Let's cut to the chase. If you own bonds, bond funds, or even certain types of stocks, there's a hidden force that can quietly erode your returns, and it has nothing to do with a company's profits or management. It's called interest rate sensitivity. Most investors only notice it when the damage is already done—when they open their quarterly statement and see an unexpected drop in the value of their "safe" bond holdings. I've seen it happen too many times. Understanding this concept isn't just academic; it's a practical necessity for protecting your capital.
What’s Inside This Guide
What Is Interest Rate Sensitivity, Really?
At its core, interest rate sensitivity describes how much the price of a fixed-income investment (like a bond) fluctuates when market interest rates change. It's the financial version of a seesaw. When market rates go up, the price of existing bonds typically goes down. Why? Because new bonds are issued at the higher, more attractive rate, making your older, lower-yielding bond less valuable to other investors. The opposite happens when rates fall—your older, higher-yielding bond becomes more valuable.
The Core Relationship to Remember
Interest Rates UP → Bond Prices DOWN.
Interest Rates DOWN → Bond Prices UP.
This inverse relationship is the fundamental law of bond investing. The degree of the price move is what we call sensitivity.

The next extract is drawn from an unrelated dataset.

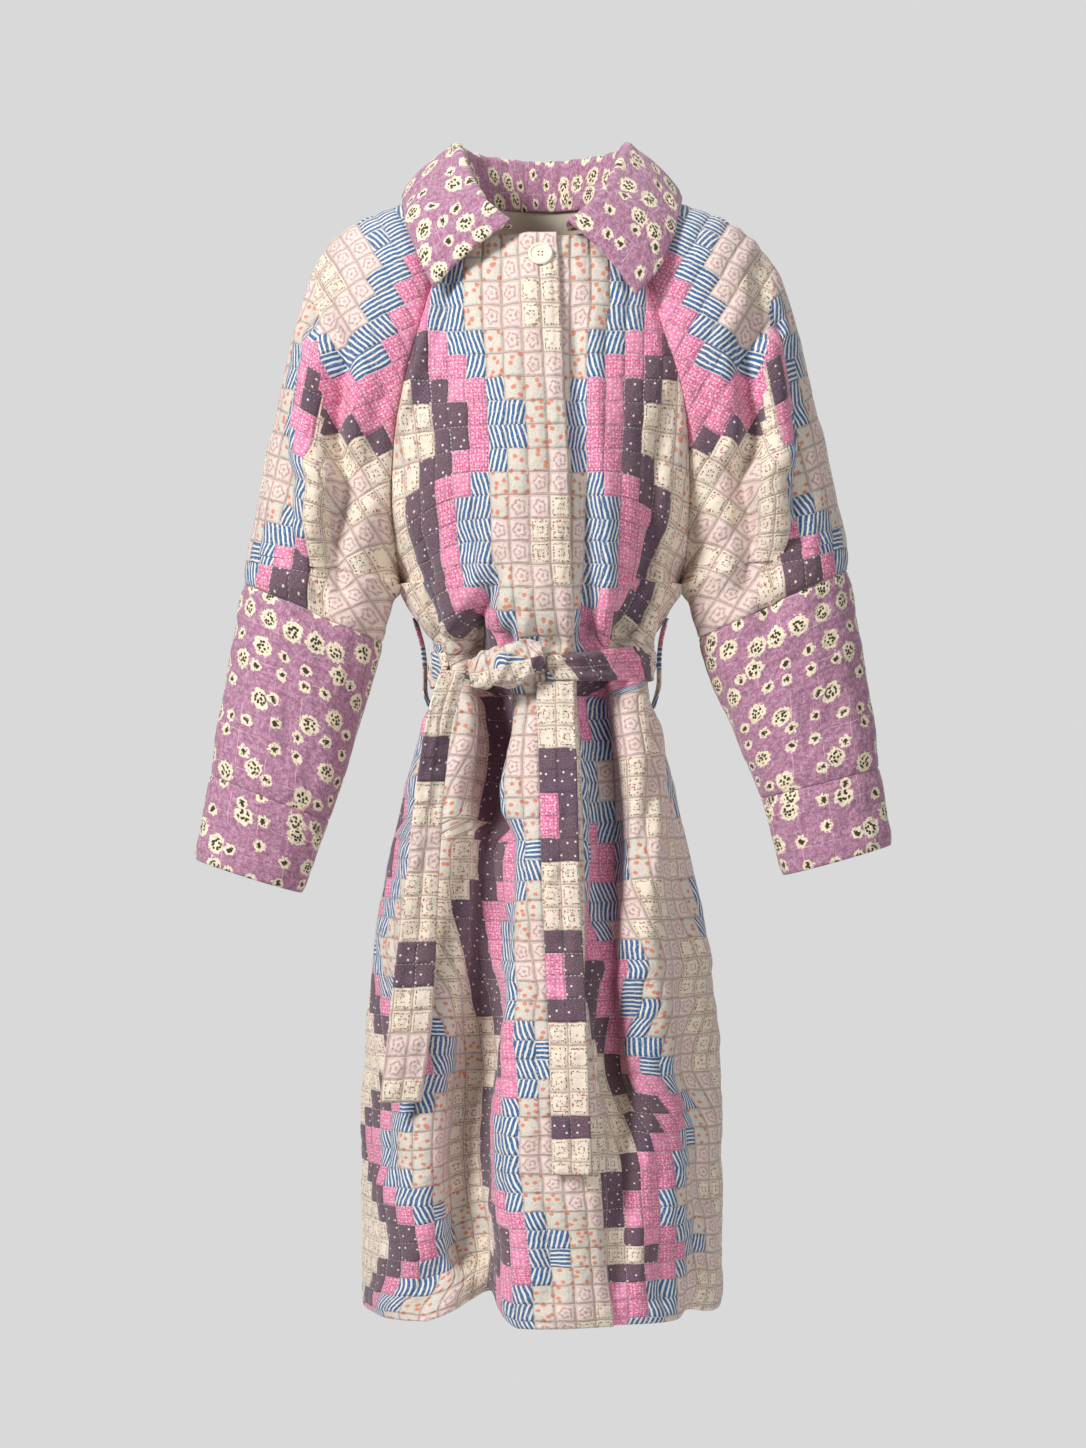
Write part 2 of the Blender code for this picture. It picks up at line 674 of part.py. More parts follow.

But here's a nuance many gloss over: sensitivity isn't just about bonds. It spills over into other assets. High-dividend stocks, real estate investment trusts (REITs), and utility stocks often behave like bonds when rates move sharply. They get caught in the crossfire because investors compare their income yield to the new, risk-free yield available from government bonds.
The Engine Room: How Duration Measures Sensitivity
We need a tool to quantify this risk. That tool is duration. Don't let the term intimidate you. Duration is simply a number, expressed in years, that tells you how sensitive a bond or fund is to a 1% change in interest rates.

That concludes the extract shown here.